The problem becomes more severe the more different the tasks are. A model fine-tuned on data that's similar to its original training distribution tends to retain its original capabilities reasonably well. A model fine-tuned on data that's very different from its original training tends to experience more severe forgetting. This is one of the reasons fine-tuning requires care and is rarely as simple as running a training loop on new data.

Several approaches have been developed to mitigate catastrophic forgetting, none of them perfect. Elastic weight consolidation, or EWC, identifies which weights are most important for the original task and penalizes changes to those weights during new training, preserving the most critical parts of the original knowledge while allowing the less critical parts to adapt. Experience replay maintains a buffer of examples from previous training and includes them alongside new training data, so the network continues to see the old distribution and doesn't lose its ability to handle it. Progressive neural networks add new capacity for new tasks rather than reusing existing capacity, avoiding the overwriting problem by keeping the original network intact and adding new pathways for new knowledge.

Large language models handle this challenge partly through scale. When a model has been trained on an enormous and diverse dataset, fine-tuning on a smaller dataset tends to cause less catastrophic forgetting because the original training was so broad that the new data doesn't represent a dramatic departure from what the model has seen. The sheer scale of pre-training acts as a kind of regularization. But it doesn't eliminate the problem. Fine-tuning a large language model on a narrow domain can still cause it to lose some of its general capabilities, and managing that tradeoff is an active area of both research and engineering practice.
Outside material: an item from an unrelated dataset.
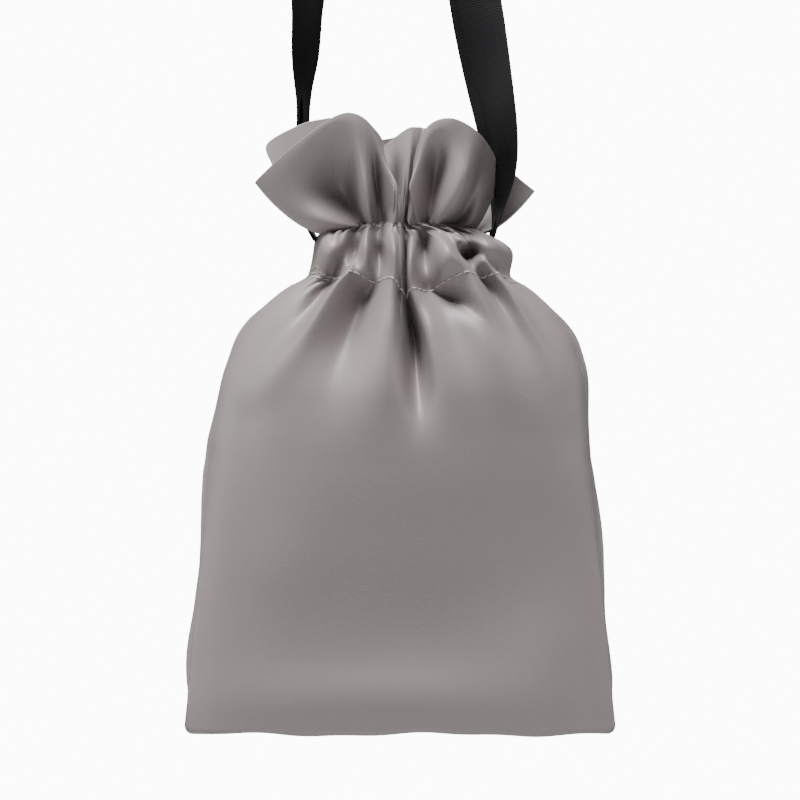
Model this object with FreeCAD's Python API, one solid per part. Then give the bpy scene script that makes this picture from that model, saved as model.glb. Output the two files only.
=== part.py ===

Catastrophic forgetting is also one of the reasons AI models aren't simply updated continuously as new information becomes available. Continuously training a deployed model on a stream of new data would expose it to constant forgetting risk. Instead, models are typically retrained periodically on curated datasets that include both new data and carefully selected examples of previous training data, a process designed to incorporate new knowledge without destroying existing capabilities. That process is expensive and requires careful management, which is part of why model updates are planned events rather than continuous background processes.

For practitioners, catastrophic forgetting is a reason to approach fine-tuning and model updates with more caution than the simplicity of the tooling sometimes suggests. Running a fine-tuning job is easy. Understanding what capabilities you might be trading away in the process requires evaluation that most teams underinvest in. A model that performs better on the new task you fine-tuned for and worse on a dozen other tasks it was previously good at has not unambiguously improved, even if the headline metric looks better.